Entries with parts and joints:

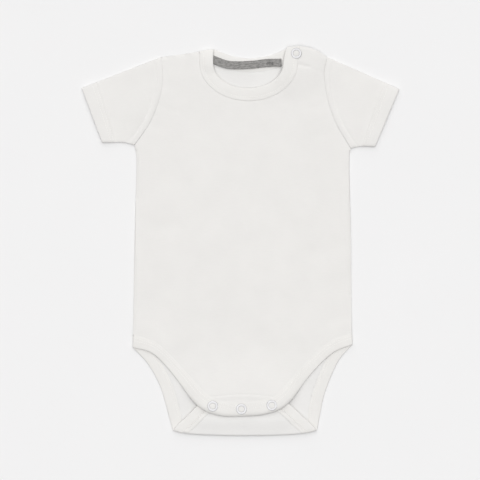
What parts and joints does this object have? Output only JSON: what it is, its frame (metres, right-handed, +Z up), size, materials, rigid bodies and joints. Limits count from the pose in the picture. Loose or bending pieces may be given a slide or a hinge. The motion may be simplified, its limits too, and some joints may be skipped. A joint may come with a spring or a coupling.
{
  "type": "baby onesie, short-sleeved snap-crotch bodysuit laid flat",
  "caption": "White short-sleeved baby bodysuit with rib bindings, a snapped shoulder and a snapped crotch, laid flat front up.",
  "frame": {"origin": "centre of the garment's outline, on the surface that it lies on", "axes": "+X to the viewer's right, which is the wearer's left, +Y to the neck, +Z up out of the front"},
  "size_m": [0.318, 0.39, 0.009],
  "materials": {
    "cotton_jersey": "matte knit",
    "cotton_rib": "matte knit",
    "neck_tape": "matte heathered",
    "snap_plastic": "gloss"
  },
  "bodies": {
    "root": {"back_body": "cotton_jersey", "front_body": "cotton_jersey", "sleeve_left": "cotton_jersey", "sleeve_right": "cotton_jersey", "neck_binding": "cotton_rib", "leg_binding_front": "cotton_rib", "leg_binding_back": "cotton_rib", "neck_tape": "neck_tape", "snap_crotch_left_ring": "snap_plastic", "snap_crotch_left_socket": "snap_plastic", "snap_crotch_left_stud": "snap_plastic", "snap_crotch_left_base": "snap_plastic", "snap_crotch_middle_ring": "snap_plastic", "snap_crotch_middle_socket": "snap_plastic", "snap_crotch_middle_stud": "snap_plastic", "snap_crotch_middle_base": "snap_plastic", "snap_crotch_right_ring": "snap_plastic", "snap_crotch_right_socket": "snap_plastic", "snap_crotch_right_stud": "snap_plastic", "snap_crotch_right_base": "snap_plastic", "snap_shoulder_ring": "snap_plastic", "snap_shoulder_socket": "snap_plastic", "snap_shoulder_stud": "snap_plastic", "snap_shoulder_base": "snap_plastic"}
  },
  "joints": []
}
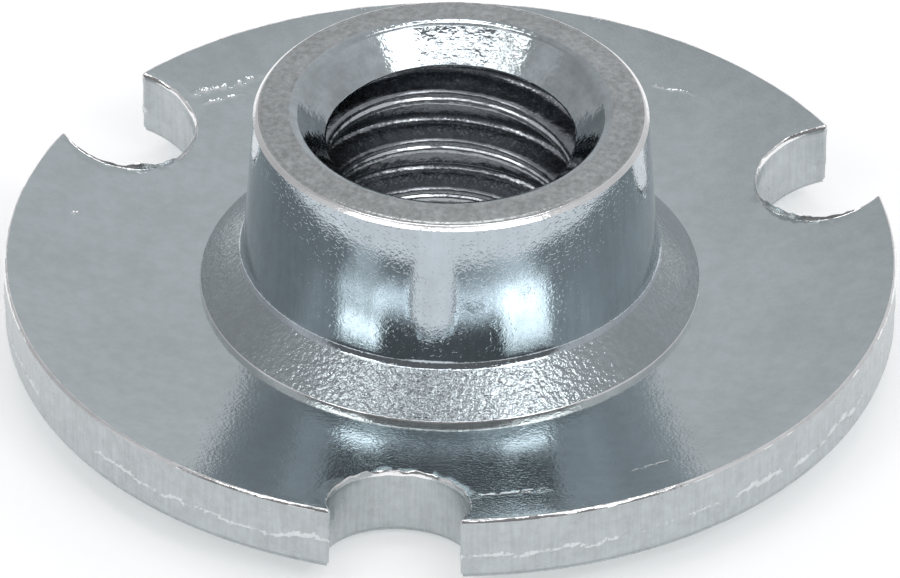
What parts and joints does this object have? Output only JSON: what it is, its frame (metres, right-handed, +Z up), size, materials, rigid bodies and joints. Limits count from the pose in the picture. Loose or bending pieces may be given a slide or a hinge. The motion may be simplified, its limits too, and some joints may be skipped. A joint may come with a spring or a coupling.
{
  "type": "tee nut",
  "caption": "Round flanged tee nut of plated sheet steel, with a short threaded barrel and open notches round its rim, for a bolted fastening in wood or board.",
  "frame": {"origin": "centre of the flat underside, on the thread's axis", "axes": "+Z up the thread's axis towards the barrel's mouth; the first of the rim notches faces -Y"},
  "size_m": [0.019, 0.0189, 0.0059],
  "materials": {
    "zinc_plated_steel": "bright zinc plating, satin on the flange and polished on the barrel"
  },
  "bodies": {
    "root": {"tee_nut": "zinc_plated_steel"}
  },
  "joints": []
}
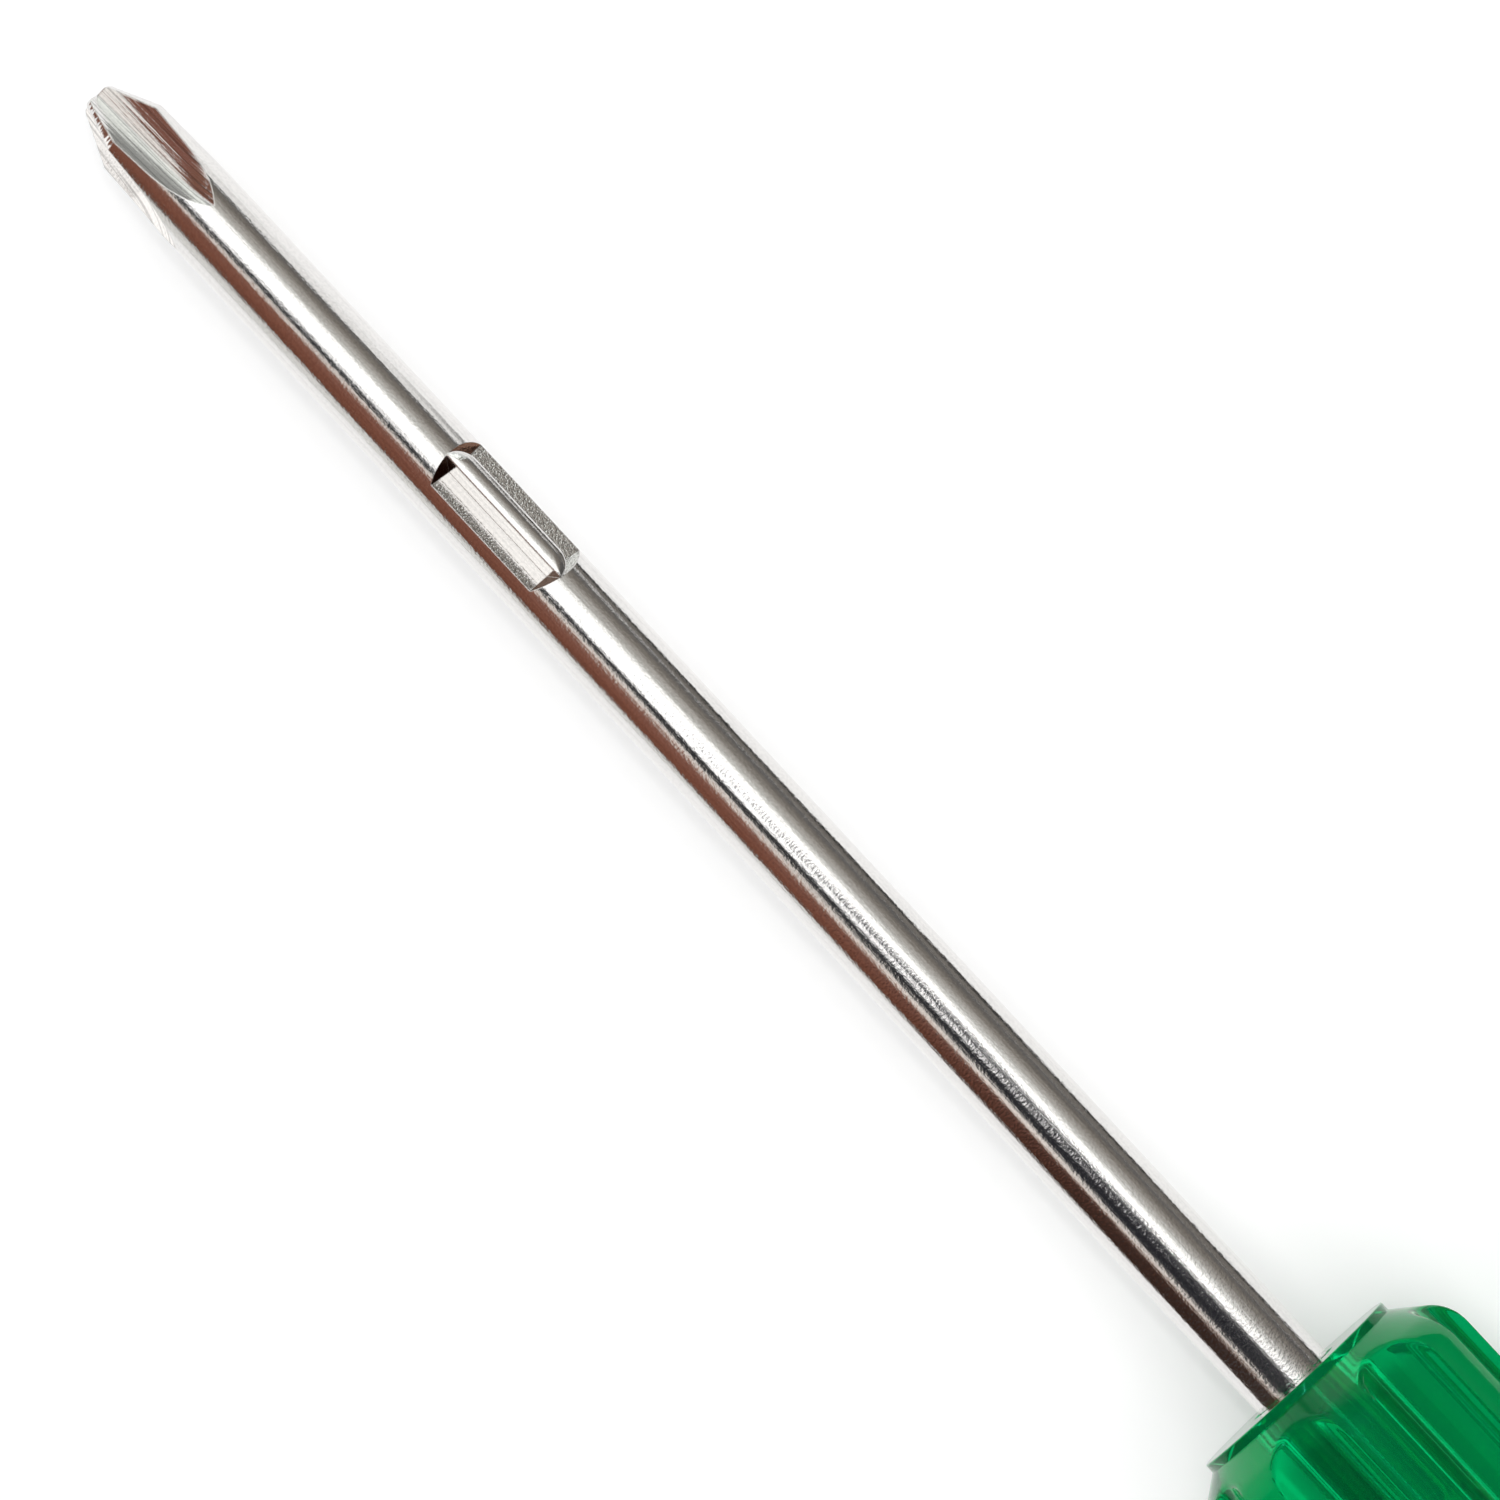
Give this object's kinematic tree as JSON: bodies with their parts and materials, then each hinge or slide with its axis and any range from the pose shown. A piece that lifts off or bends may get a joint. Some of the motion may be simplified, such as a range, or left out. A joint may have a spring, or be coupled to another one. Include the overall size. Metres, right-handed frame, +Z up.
{
  "type": "two-in-one screwdriver",
  "caption": "Screwdriver with a reversible round blade, cross tip on one end and flat tip on the other, keyed by pressed ears in a fluted see-through handle.",
  "frame": {"origin": "centre of the cross tip's flat end face, on the blade's axis", "axes": "+X along the blade and out of the cross tip, +Z up as the handle lies on a flat surface with one flute straight down"},
  "size_m": [0.21, 0.0212, 0.0212],
  "materials": {
    "plated_steel": "bright nickel-chrome plate with fine drawing marks",
    "green_acetate": "clear green moulded acetate, glossy",
    "spring_steel": "plain spring wire"
  },
  "bodies": {
    "handle": {"handle": "green_acetate", "retaining_ring": "spring_steel"},
    "blade": {"blade": "plated_steel"}
  },
  "joints": [
    {"name": "blade_pull", "type": "slide", "parent": "handle", "child": "blade", "axis": [1, 0, 0], "range_m": [0, 0.06]}
  ]
}
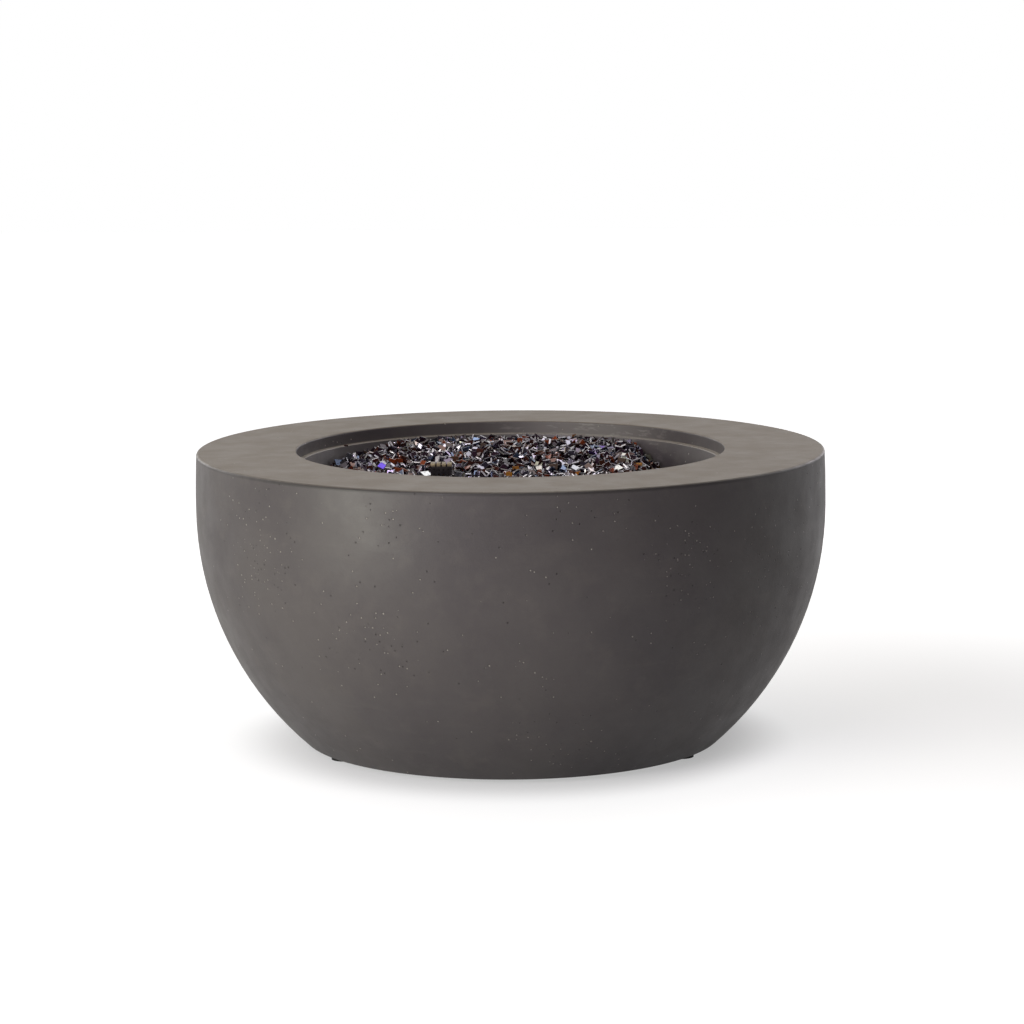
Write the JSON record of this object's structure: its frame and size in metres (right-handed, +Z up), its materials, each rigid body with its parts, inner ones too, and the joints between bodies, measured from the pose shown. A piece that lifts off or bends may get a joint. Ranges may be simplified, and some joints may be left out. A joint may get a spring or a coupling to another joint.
{
  "type": "gas fire bowl",
  "caption": "Round concrete fire bowl with a wide flat rim, a sunk fire well heaped with glass over a gas burner, a hooded pilot, rear controls and low feet.",
  "frame": {"origin": "on the floor, under the middle of the bowl", "axes": "+Z up along the bowl's axis, +Y towards the control niche at the back, the pictured side faces -Y"},
  "size_m": [1.0669, 1.067, 0.5015],
  "materials": {
    "concrete": "cast glass fibre concrete, sealed, with fine pinholes",
    "lava_rock": "rough broken lava rock",
    "fire_glass": "dark mirrored fire glass, crumbled tempered sheet",
    "foot_rubber": "moulded, matt",
    "stainless_sheet": "brushed stainless sheet",
    "burner_steel": "stainless tube, heat tinted",
    "hood_steel": "heat darkened steel sheet",
    "fastener_steel": "zinc plated",
    "spring_steel": "drawn wire",
    "brass": "turned brass",
    "valve_alloy": "die cast",
    "tube_aluminium": "drawn tube",
    "copper_lead": "drawn copper capillary",
    "knob_plastic": "moulded heat proof plastic",
    "pointer_white": "inlaid mark",
    "igniter_plastic": "moulded",
    "button_chrome": "bright plated",
    "battery_jacket": "plain sleeve",
    "ceramic_white": "glazed insulator",
    "hose_rubber": "gas hose",
    "hose_braid": "braided stainless sleeve",
    "lead_silicone": "silicone sleeve",
    "galvanised": "galvanised sheet"
  },
  "bodies": {
    "root": {"bowl_shell": "concrete", "foot_pads": "foot_rubber", "foot_screws": "fastener_steel", "foot_inserts": "brass", "burner_pan": "stainless_sheet", "lava_rock_bed": "lava_rock", "fire_glass_bed": "fire_glass", "burner_outer_ring": "burner_steel", "burner_inner_ring": "burner_steel", "burner_feed_tubes": "burner_steel", "burner_hub": "burner_steel", "burner_lock_nut": "fastener_steel", "air_mixer": "brass", "gas_jet": "brass", "pilot_cover": "hood_steel", "pilot_cover_screws": "fastener_steel", "pilot_bracket": "stainless_sheet", "pilot_burner": "brass", "electrode_ceramic": "ceramic_white", "electrode_pin": "spring_steel", "thermocouple_tip": "copper_lead", "thermocouple_lead": "copper_lead", "pilot_tube": "tube_aluminium", "spark_lead": "lead_silicone", "control_plate": "stainless_sheet", "plate_screws": "fastener_steel", "plate_inserts": "brass", "valve_body": "valve_alloy", "valve_nut": "brass", "valve_spring": "spring_steel", "igniter_body": "igniter_plastic", "igniter_nut": "igniter_plastic", "igniter_battery": "battery_jacket", "igniter_cap": "igniter_plastic", "igniter_spring": "spring_steel", "inlet_bridge": "galvanised", "bridge_screws": "fastener_steel", "bridge_inserts": "brass", "gas_inlet": "brass", "inlet_lock_nut": "brass", "valve_heat_shield": "galvanised", "shield_screws": "fastener_steel", "shield_inserts": "brass", "supply_line": "hose_rubber", "burner_line": "hose_braid", "line_nuts": "brass"},
    "valve_plunger": {"valve_plunger": "brass"},
    "knob": {"control_knob": "knob_plastic", "valve_stem": "brass", "knob_pointer": "pointer_white", "knob_set_screw": "fastener_steel"},
    "igniter_button": {"igniter_button": "button_chrome"}
  },
  "joints": [
    {"name": "knob_push", "type": "slide", "parent": "root", "child": "valve_plunger", "axis": [0, -1, 0], "range_m": [0, 0.005], "stiffness_N_per_m": 900, "springref_m": -0.006, "deforming": ["valve_spring"]},
    {"name": "knob_turn", "type": "hinge", "parent": "valve_plunger", "child": "knob", "pos_m": [-0.033, 0.511, 0.326], "axis": [0, 1, 0], "range_deg": [0, 180]},
    {"name": "igniter_press", "type": "slide", "parent": "root", "child": "igniter_button", "axis": [0, -1, 0], "range_m": [0, 0.004], "stiffness_N_per_m": 600, "springref_m": -0.005, "deforming": ["igniter_spring"]}
  ]
}
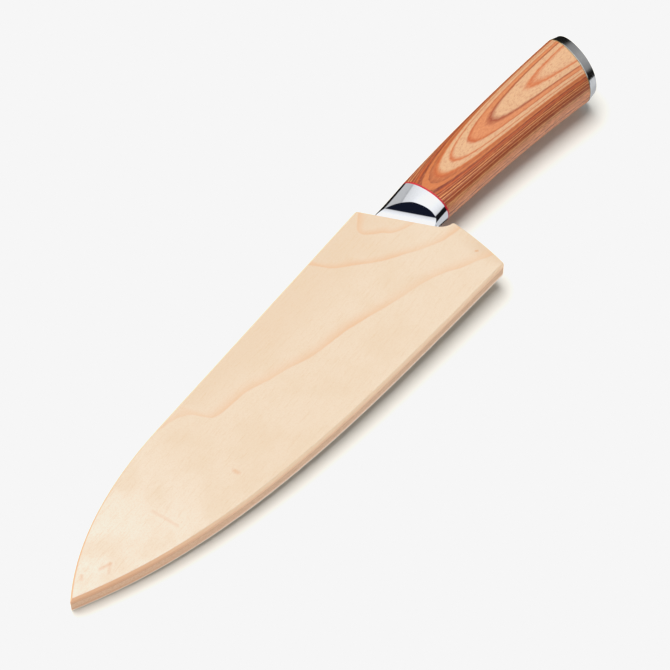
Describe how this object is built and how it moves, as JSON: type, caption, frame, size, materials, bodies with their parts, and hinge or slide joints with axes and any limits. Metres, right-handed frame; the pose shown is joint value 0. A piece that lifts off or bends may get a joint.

### Required task
Copy out every line that includes the word "each".

### Task response
Give this object's kinematic tree as JSON: bodies with their parts and materials, then each hinge or slide with its axis and any range from the pose shown. A piece that lifts off or bends may get a joint. Some of the motion may be simplified, such as a range, or left out. A joint may have a spring, or be coupled to another one. Include the overall size. Metres, right-handed frame, +Z up.
Write the JSON record of this object's structure: its frame and size in metres (right-handed, +Z up), its materials, each rigid body with its parts, inner ones too, and the joints between bodies, measured from the pose shown. A piece that lifts off or bends may get a joint. Ranges may be simplified, and some joints may be left out. A joint may get a spring or a coupling to another joint.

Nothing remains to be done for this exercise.